L’usage du bronze, matériau intimement lié à l’histoire de l’humanité, renvoyant inéluctablement à l’idée d’éternité, laisse à penser que Claudine Drai cherche à donner une pérennité et un caractère plus universel à son art.

L’usage d’un matériau aussi fort et brutal que le bronze n’enlève pas aux œuvres de Claudine Drai cette impression de légèreté, d’envol des figures, de souplesse, de vaporosité…

Le papier de soie marque de son empreinte le bronze, pour donner naissance à « une alchimie troublante » des deux matières.

Le papier et le bronze sont « des peaux d’âme ». La même expressivité, la même étrangeté et poésie émanent des œuvres. L’être de bronze représenté par la sculpture la déchirure semble se tordre, se contorsionner jusqu’à fendre la chrysalide de soie pour s’élever, prendre son envol. Le bronze semble alors figer le mouvement de la soie qui se déchire, mais aussi la volupté du mouvement et la grâce de l’instant.

Une autre évolution notable caractérise cette nouvelle exposition de Claudine Drai.

L’artiste  nomme ses cinq œuvres bronze. Cinq mots qui pourraient servir à caractériser l’ensemble de l’œuvre de Drai, mais aussi les différents états de la psyché humaine : le silence, la chute, la déchirure, la métamorphose et la renaissance.

 

Bien que la réalisation de ses cinq figures de bronze semble marquer une sorte de passage, de transition pour l’artiste, les nymphes de soie ne sont jamais loin.

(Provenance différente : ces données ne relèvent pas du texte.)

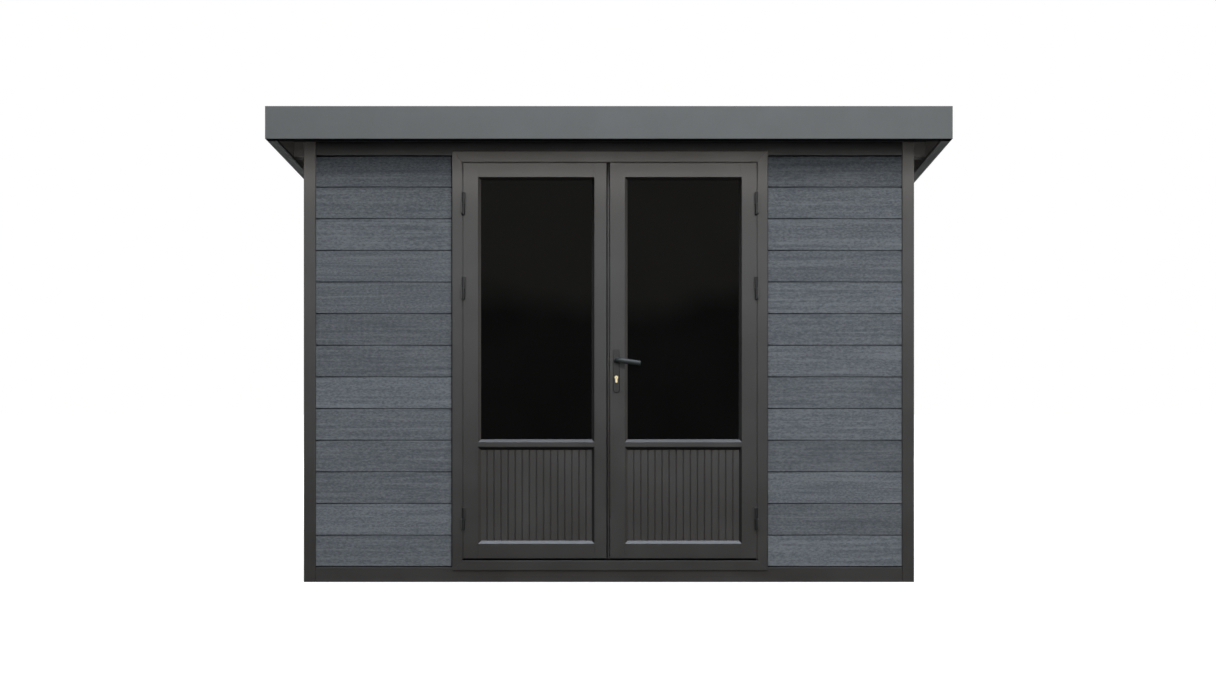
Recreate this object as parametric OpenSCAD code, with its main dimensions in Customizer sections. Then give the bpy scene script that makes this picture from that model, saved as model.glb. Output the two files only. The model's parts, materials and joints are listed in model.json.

Pour l’exposition une vingtaine d’œuvres murales s’additionnent aux cinq images de bronze. Le cocon de soie, la chrysalide originelle est toujours omniprésente démontrant que bien que ces sculptures sont des êtres à part entière, elles restent intimement liées aux nymphes de soie dont elles ont été extraites, tout comme l’âme l’est à l’enveloppe charnelle.


 

 

 

 



[1] En témoigne les collaborations passées et à venir de l’artiste, avec Anna Ventura à l’occasion de Danse à Lille en 2005 ou encore la commande du CDC les hivernales d’Avignon en 2010, en passant par une performance menée de concert avec Setsuko Yamada lors du mois février 2012.

[2] Auparavant les figurines en papiers de soie ne dépassaient les 15/17cm.